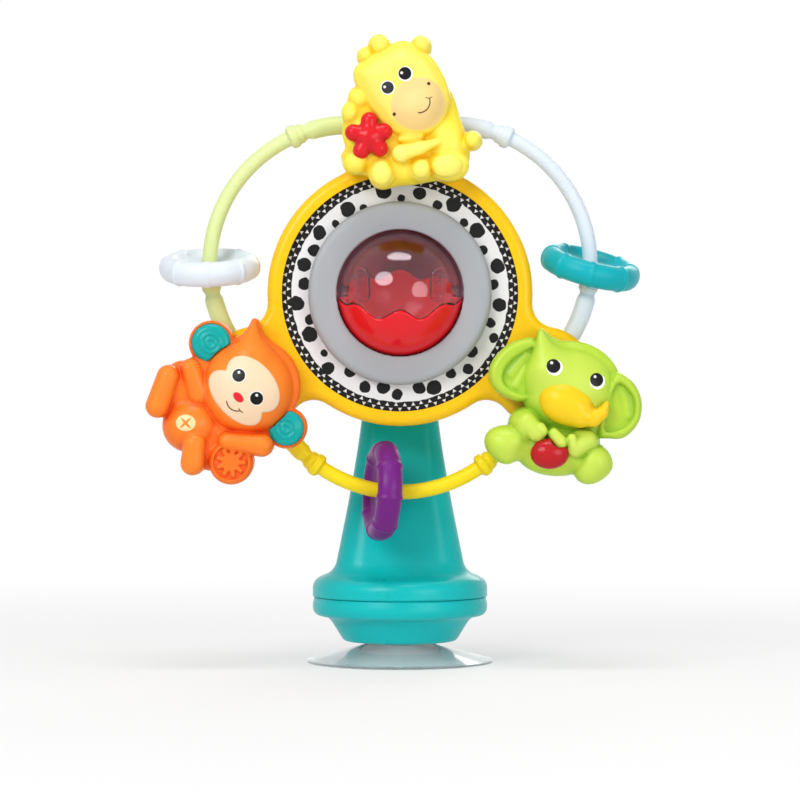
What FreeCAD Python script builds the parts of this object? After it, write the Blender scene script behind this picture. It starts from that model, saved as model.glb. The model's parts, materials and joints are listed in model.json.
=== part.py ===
import FreeCAD, Part
import math
import os
import re
import Sketcher

# Table-top ferris wheel toy: a wheel with three animals, three tube arcs with sliding rings and a
# spinning ball turns on a tower whose foot is held to the table by a suction cup.
# Frame: origin in the middle of the cup's contact rim on the table, +Z up, front towards -Y and
# +X to the viewer's right. The wheel's parts are drawn about the wheel's centre and then raised
# to the axle's height.

Vector = FreeCAD.Vector
Rotation = FreeCAD.Rotation
Placement = FreeCAD.Placement

doc = FreeCAD.newDocument("ferris_wheel_toy")

# Driving dimensions, millimetres and degrees. A depth or a plane is a distance in front of y = 0,
# the plane through the middle of the suction cup.
SIZES = {
    # stand
    "axle_height": 188,
    "shell_wall": 2.4,
    "cup_radius": 48,
    "cup_rim_width": 4,
    "cup_hollow_height": 8,
    "cup_edge_thickness": 1.2,
    "cup_centre_thickness": 3,
    "cup_stud_radius": 9,
    "cup_head_radius": 12,
    "cup_head_height": 3,
    "clamp_radius": 22,
    "clamp_thickness": 3.2,
    "bowl_foot_radius": 29,
    "bowl_top_radius": 37,
    "bowl_height": 12,
    "flange_radius": 45,
    "flange_half_height": 10,
    "flange_round": 5,
    "tower_foot_half_width": 34.2,
    "tower_mid_half_width": 27,
    "tower_waist_half_width": 20.4,
    "tower_top_half_width": 18.6,
    "tower_foot_front": 27,
    "tower_mid_front": 20,
    "tower_waist_front": 13,
    "tower_top_front": -3,
    "tower_head_front": 1,
    "tower_back": 24,
    "tower_foot_corner": 16,
    "tower_mid_corner": 12,
    "tower_waist_corner": 9,
    "tower_top_corner": 7,
    "tower_mid_height": 80,
    "tower_waist_height": 120,
    "tower_split": 8,
    "head_radius": 22,
    "head_round": 4,
    "bush_radius": 9,
    "bush_flange_radius": 12,
    "bush_flange_thickness": 1.6,
    "tower_screw_spread": 12,
    "tower_screw_low": 72,
    "tower_screw_high": 146,
    # screws
    "screw_radius": 1.5,
    "screw_head_radius": 2.8,
    "screw_head_height": 2,
    "screw_boss_radius": 4,
    "screw_well_depth": 6,
    # axle
    "axle_radius": 6,
    "lid_clearance": 0.3,
    "cap_thickness": 1.6,
    "axle_clearance": 0.08,
    "washer_radius": 8.5,
    "washer_thickness": 1.2,
    "running_gap": 0.5,
    # wheel housing
    "rim_radius": 66,
    "lobe_reach": 82.5,
    "lobe_radius": 25,
    "blend_radius": 12,
    "wheel_back_plane": 36,
    "wheel_split": 47,
    "wheel_front_plane": 58,
    "wheel_round": 4.5,
    "hub_radius": 14,
    "gusset_reach": 46,
    "gusset_back": 16,
    "tube_notch_clearance": 0.1,
    "bezel_screw_reach": 39.95,
    "disc_radius": 58.7,
    "disc_hole_radius": 44,
    "disc_depth": 54,
    "disc_thickness": 0.8,
    # bezel and ball
    "ball_radius": 32,
    "ball_wall": 2,
    "ball_depth": 51,
    "ball_tilt": 22,
    "cage_gap": 1.5,
    "cage_wall": 2.4,
    "bezel_radius": 45.5,
    "bezel_lip_radius": 30.8,
    "bezel_depth": 62,
    "bezel_shoulder": 1.6,
    "wave_length": 21,
    "wave_height": 2.5,
    "rib_place": 14,
    "rib_half_width": 8,
    "pin_radius": 2.5,
    "pin_clearance": 0.1,
    "pin_reach": 3.5,
    "bead_radius": 4.3,
    "bead_gap": 0.4,
    # tube arcs and rings
    "tube_arc_radius": 70,
    "tube_arc_offset": 29,
    "tube_radius": 3.75,
    "tube_half_angle": 70,
    "collar_radius": 5.75,
    "collar_length": 7,
    "collar_sink": 0.3,
    "collar_angle": 37.5,
    "ring_radius": 25,
    "ring_half_width": 6.25,
    "ring_rim_width": 9.5,
    "ring_web": 4.5,
    "ring_hole_radius": 5.3,
    "ring_round": 5.2,
    "ring_bevel": 2.4,
    "ring_rib_height": 0.7,
    "ring_rib_width": 1.6,
    "ring_stop_angle": 31,
    # animals
    "animal_back": 58,
    "animal_split": 64,
    "animal_base": 68,
    "animal_step": 0.8,
    "insert_seat": 70,
    "face_proud": 0.4,
    "ear_hollow_depth": 69.5,
    "ear_rim_width": 4,
    "ear_disc_radius": 9.3,
    "ear_disc_depth": 72.5,
    "flower_x": -15.6,
    "flower_z": 77,
    "flower_reach": 7.2,
    "flower_front": 77,
    "petal_radius": 4.1,
    "petal_bevel": 1.2,
    "bite_x": 5,
    "bite_z": 7.4,
    "bite_radius": 4,
}

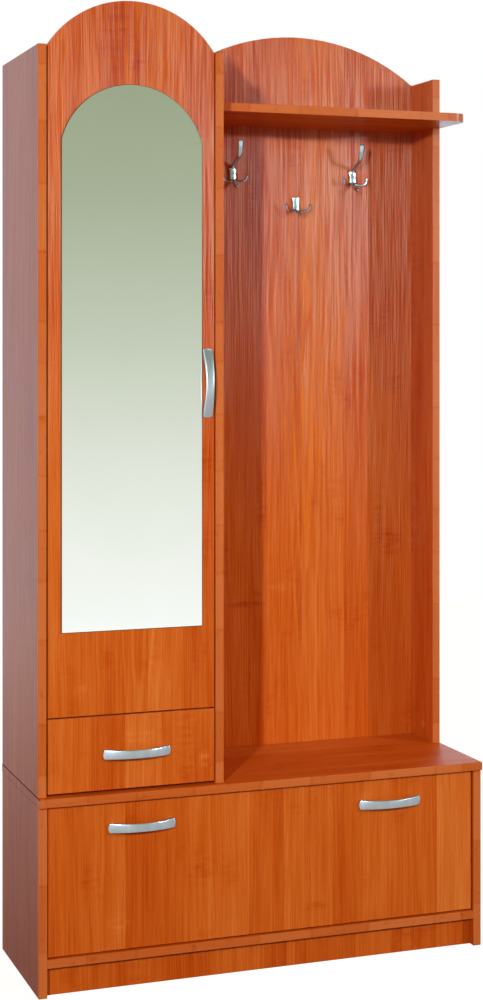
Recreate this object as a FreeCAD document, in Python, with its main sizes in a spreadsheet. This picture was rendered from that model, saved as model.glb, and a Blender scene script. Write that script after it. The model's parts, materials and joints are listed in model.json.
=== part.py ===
import FreeCAD, Part
import math
import os
from types import SimpleNamespace

import Sketcher

# Hallway unit: a shoe chest with a drop-down flap and a bench top, a tall mirrored cupboard
# with a drawer on its left half, and an open coat rack on its right half.
# The frame: X runs to the right along the front, Y to the wall behind, Z up from the floor.
# The origin is on the floor, half way along the width and half way from the front handles to the wall.

SIZES = {
    # Whole unit
    "overall_width": 1000,
    "carcass_depth": 338,
    "board": 18,
    "hardboard": 3,
    "hardboard_margin": 2,
    "front_gap": 3,
    "stop_gap": 1,
    "fit_play": 0.1,
    "cut_overrun": 2,
    # Shoe chest
    "base_height": 388,
    "plinth_height": 60,
    "plinth_setback": 18,
    "bench_overhang": 8,
    "flap_recess": 5.5,
    # Cupboard
    "cupboard_width": 400,
    "cupboard_setback": 7,
    "tall_height": 1534,
    "arch_rise": 98,
    "shelf_setback": 22,
    "shelf_play": 1,
    # Mirror
    "mirror_width": 303,
    "mirror_height": 1126,
    "mirror_arch_rise": 117,
    "mirror_lift": 172,
    "mirror_glass": 3,
    # Drawer
    "drawer_front_lift": 6,
    "drawer_front_height": 152,
    "drawer_box_lift": 15,
    "drawer_box_height": 96,
    "drawer_length": 300,
    "drawer_wall": 12,
    "groove_depth": 6,
    "groove_lift": 8,
    # Telescopic runners
    "runner_width": 12.7,
    "runner_height": 45,
    "runner_length": 298,
    "runner_gauge": 1.2,
    "runner_play": 0.6,
    "runner_lap": 3.2,
    # Coat rack
    "rack_side_depth": 133,
    "hat_shelf_drop": 95,
    "hat_shelf_setback": 55,
    "hat_shelf_radius": 30,
    # Bow handles
    "handle_length": 145,
    "handle_spacing": 128,
    "handle_projection": 24,
    "handle_gauge": 6,
    "handle_lip": 4,
    "handle_foot": 16,
    "handle_end_width": 21,
    "handle_waist": 17.5,
    "handle_end_round": 3.5,
    "door_handle_inset": 16,
    "door_handle_lift": 680,
    "flap_handle_drop": 51.5,
    "flap_handle_inset": 198.5,
    "drawer_handle_shift": 9,
    "drawer_handle_drop": 3,
    # Handle screws
    "machine_screw": 4,
    "machine_screw_bite": 5,
    "machine_head": 8,
    "machine_head_height": 2.4,
    # Concealed hinges
    "cup": 35,
    "cup_bore_depth": 12.5,
    "cup_edge": 4.5,
    "cup_wall": 2,
    "cup_flange_length": 56,
    "cup_flange_width": 18,
    "cup_flange": 1.4,
    "hinge_play": 0.3,
    "arm_width": 14,
    "arm_gauge": 4,
    "arm_length": 56,
    "nose_length": 12,
    "nose_dip": 3,
    "plate_wing": 50,
    "plate_wing_width": 12,
    "plate_gauge": 2,
    "plate_block_width": 15,
    "plate_block_height": 9,
    "plate_setback": 19,
    "plate_length": 36,
    "plate_hole_pitch": 32,
    "euro_screw": 6,
    "euro_screw_length": 11,
    "euro_head": 8,
    "euro_head_height": 1.5,
    "door_hinge_inset": 100,
    "flap_hinge_inset": 110,
    # Knock-down fittings and shelf pins
    "cam": 15,
    "cam_height": 12.5,
    "cam_distance": 34,
    "cam_bolt": 6,
    "cam_thread": 5,
    "cam_thread_depth": 11,
    "cam_gap": 0.3,
    "cam_cap": 17,
    "cam_cap_height": 1,
    "dowel": 8,
    "dowel_in_face": 11,
    "dowel_in_edge": 22,
    "dowel_chamfer": 1,
    "fitting_pitch": 32,
    "upper_row_inset": 52,
    "lower_row_inset": 115,
    "rack_row_inset": 120,
    "plinth_row_lift": 30,
    "pin": 5,
    "pin_depth": 8,
    "pin_reach": 9,
    # Coat hooks
    "left_hook_inset": 131,
    "right_hook_inset": 153,
    "small_hook_shift": 6,
    "tall_hook_drop": 113,
    "small_hook_drop": 177,
    "hook_height": 33,
    "hook_width": 24,
    "hook_waist": 15,
    "hook_body": 8,
    "hook_crown_radius": 17,
    "hook_seat": 1,
    "hook_screw": 3.6,
    "hook_screw_pitch": 10,
    "hook_screw_length": 22,
    "hook_screw_head": 6.4,
    "hook_screw_head_height": 1.6,
    # Wall brackets and wood screws
    "bracket_pitch": 140,
    "bracket_width": 22,
    "bracket_leg": 40,
    "bracket_foot": 34,
    "bracket_gauge": 2.5,
    "bracket_hole": 5.5,
    "bracket_hole_lift": 26,
    "bracket_screw_inset": 22,
    "wood_screw": 3.5,
    "wood_screw_length": 14,
    "wood_screw_head": 6.5,
    "wood_screw_head_height": 0.9,
    "runner_screw_inset": 37,
}

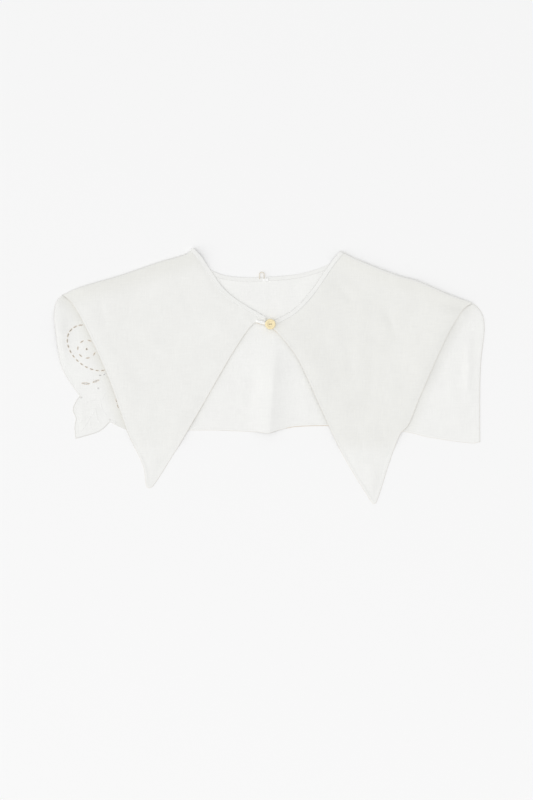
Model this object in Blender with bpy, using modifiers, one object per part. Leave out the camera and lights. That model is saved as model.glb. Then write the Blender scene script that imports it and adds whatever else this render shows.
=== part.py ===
"""Detachable linen collar, buttoned and laid flat: one back panel with two long pointed fronts over it.

The fronts turn over rounded shoulder folds and lie on the back panel, with their points on the table.
The back panel carries a cutwork end and a pressed centre crease. A narrow binding follows the neck
edge, a cord loop on one neck corner holds a small button on the other, and a tiny loop stands at the
back neck.

Metres, +Z up. +Y runs to the back neck, -Y to the points. The origin is on the table, under the middle.
"""

import math
from collections import namedtuple

import bmesh
import bpy
from mathutils import Vector

# Cloth
WALL = 0.0012
SEAM_GAP = 0.0003
SHOULDER_SEAM_GAP = 0.0004
BACK_TOP = WALL
FRONT_TOP = BACK_TOP + SEAM_GAP + WALL

# Shoulder fold: the front turns over it and ends in a short turning that meets the back panel
FOLD_RADIUS = 0.0025
FOLD_STEPS = 6
FOLD_FALL = 0.025
TURNING = 0.006

# Grid steps of each front, from neck edge to outer edge and from fold to front edge
FRONT_COLUMNS = 18
FRONT_ROWS = 20
CORNER_COLUMNS = 1
CURVE_STEPS = 16

# Where the fronts leave the back panel's lower edge and come down onto the table
DROP_LENGTH = 0.018

# Each front's outer edge stands a little off the back panel: the share of the front's width that lifts,
# and the share of its length after which it lies down again
LIFT_WIDTH = 0.25
LIFT_LENGTH = 0.77

# Pressed crease down the middle of the back panel
CREASE_X = 0.001
CREASE_LEFT = 0.009
CREASE_RIGHT = 0.016
CREASE_HEIGHT = 0.003
CREASE_LOW_Y = -0.060
CREASE_HIGH_Y = 0.048

# Soft upright wave near the right end of the back panel
WAVE_X = 0.222
WAVE_HALF_WIDTH = 0.008
WAVE_HEIGHT = 0.0015
WAVE_LOW_Y = -0.025
WAVE_HIGH_Y = 0.045

# Neck binding. On the right it stops short of the button, under which the loop passes.
BINDING_WIDTH = 0.004
BINDING_SHORT_ROWS = 2

# Button and its thread shank
BUTTON_X = 0.0013
BUTTON_Y = 0.0573
BUTTON_RADIUS = 0.00575
BUTTON_HEIGHT = 0.0024
BUTTON_WELL_RADIUS = 0.0036
BUTTON_WELL_FLOOR_RADIUS = 0.0027
BUTTON_WELL_DEPTH = 0.0007
BUTTON_RIM = 0.0006
BUTTON_RIM_STEPS = 3
BUTTON_STEPS = 32
HOLE_RADIUS = 0.0006
HOLE_SPACING = 0.0022
HOLE_STEPS = 12
SHANK_RADIUS = 0.0010
SHANK_STEPS = 16

# Button loop and hanging loop: soft round cord
CORD_RADIUS = 0.0006
CORD_BEVEL = 2
LOOP_START = (-0.0124, 0.0593)
LOOP_RISE = 0.6
LOOP_STRAND_STEPS = 6
LOOP_TURN_STEPS = 6
HANGING_X = -0.0080
HANGING_HALF_WIDTH = 0.0025
HANGING_REACH = 0.0060
HANGING_FOOT = 0.0025
HANGING_LEG_STEPS = 4
HANGING_TURN_STEPS = 8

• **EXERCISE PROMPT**
Of all the entries above, repeat only the lines from the line that has "Recreate this object" to the line that has "# The origin", both lines included, exactly.

• **COMPLETED EXERCISE**
Recreate this object as a FreeCAD document, in Python, with its main sizes in a spreadsheet. This picture was rendered from that model, saved as model.glb, and a Blender scene script. Write that script after it. The model's parts, materials and joints are listed in model.json.
=== part.py ===
import FreeCAD, Part
import math
import os
from types import SimpleNamespace

import Sketcher

# Hallway unit: a shoe chest with a drop-down flap and a bench top, a tall mirrored cupboard
# with a drawer on its left half, and an open coat rack on its right half.
# The frame: X runs to the right along the front, Y to the wall behind, Z up from the floor.
# The origin is on the floor, half way along the width and half way from the front handles to the wall.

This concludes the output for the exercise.